None of us are what we once were, but that doesn’t mean we have to accept it without question. Age creeps upon us all. It’s inevitable. We’ll fight it though. Keep on ‘not acting our age’ as we’ve managed to do for most of our lives. Very, very occasionally we still ask our battered bodies and damaged knees to do things they don’t really want to do in the knowledge that the cardigan and slippers years cannot be deferred for ever. I hope it will be long time before that fateful day dawns. We’re still travelling. Meeting new friends and keeping up with old ones. Keeping our wandering life going. Doing what we love to do. Having adventures, large and small, and trying hard to savour every minute of every day. Just don’t ask us to climb any mountains. It’s our sore knees, you see? The spirit may be willing, but the knees know best. Marigold’s recent fall has left a massive bruise. If she turns up on your television screen one day soon, you’ll know the enquiry to Embarrassing Bodies has been accepted.
Writing this in a café, the flat screen TV on the wall is still dominated by protest marches in Barcelona.
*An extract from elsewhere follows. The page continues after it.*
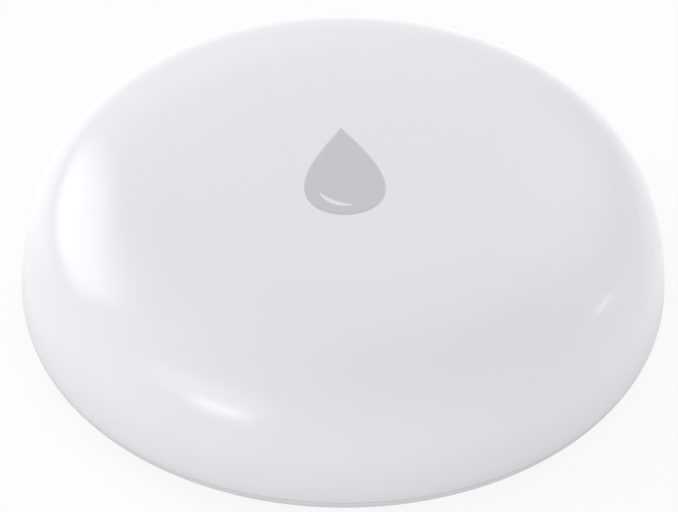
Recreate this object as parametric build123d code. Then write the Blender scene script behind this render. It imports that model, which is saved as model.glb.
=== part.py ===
from build123d import *
import os

# Water leak sensor: a pebble-shaped case with a coin cell, a push switch and two probes underneath.
# Millimetres, +Z up. The origin is the middle of the surface that the feet stand on.

# Outer form
body_radius = 25.0
body_height = 15.0
equator_height = 3.1
edge_reach = 2.1
foot_height = 0.5
wall = 1.5
crown_share = 0.77
shoulder_share = 0.98

# Shared values for cuts, joins and fits
overrun = 1.0
bite = 0.25
slack = 0.05
fit_gap = 0.02
side_gap = 0.2
search_share = 1e-7

# Parting line and press of the cover
parting_height = 2.0
press_travel = 0.25
boss_radius = 2.2
flexure_radius = 9.0
flexure_width = 2.0
flexure_depth = 0.4

# Rim wall of the base, with its seal groove
rim_wall = 1.5
rim_top = 6.2
seal_section = 1.0
seal_height = 4.9
seal_groove_share = 1.15

# Clips of the cover and the catches that hold them
clip_count = 4
clip_first_angle = 45.0
clip_width = 4.0
clip_thickness = 0.8
clip_gap = 0.1
barb_reach = 0.45
barb_height = 0.8
catch_reach = 0.7
catch_bottom = 3.4
catch_height = 0.9
catch_width = 5.0

# Feet
foot_inset = 1.1
foot_width = 1.3
foot_span = 50.0
foot_count = 4

# Battery door
door_thickness = 1.7
door_gap = 0.15
flange_thickness = 1.2
door_rim_chamfer = 0.25
skirt_wall = 0.9
skirt_height = 3.9
coin_radius = 12.5
coin_thickness = 1.9
coin_depth = 0.95

# Three-start thread of the door
start_count = 3
thread_lead = 7.2
thread_clearance = 0.2
thread_depth = 0.9
thread_side_gap = 0.1
ledge_height = 1.9
lug_height = 1.5
shelf_height = 2.5
shelf_thickness = 1.0

# Seal of the door
door_seal_section = 1.0
door_seal_inset = 0.6
door_seal_groove_width = 1.2
door_rim_width = 0.35

# Battery well
collar_wall = 1.2
neck_wall = 1.2
well_gap = 0.3
well_lip = 0.95
well_hold = 0.65
contact_slot_width = 3.6

# Coin cell, size 2032
cell_radius = 10.0
cell_height = 3.2
cell_gap = 0.25
can_sheet = 0.25
can_crimp = 0.7
gasket_wall = 0.35
cap_rise = 0.15
cap_edge = 0.5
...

The recent referendum produced an overwhelming vote in favour of cessation from Spain and the heavy handed approach from Madrid and the Monarchy has only worsened the situation. As a woman cashier in a Motorway Services who gave me my change when we filled up with petrol in Figueres said, ‘Madrid cannot put all of us in prison.’
Enough politics. The ten day forecast is for unbroken sunshine, temperatures more akin to summer than November and that’s exactly how we like it. Last night was warm and around midnight we went out to stand on the balcony overlooking a moonlit sea. The faint susurration of waves breaching the shore was the only sound we could hear.
‘Not bad here, is it,’ Marigold said. No, indeed.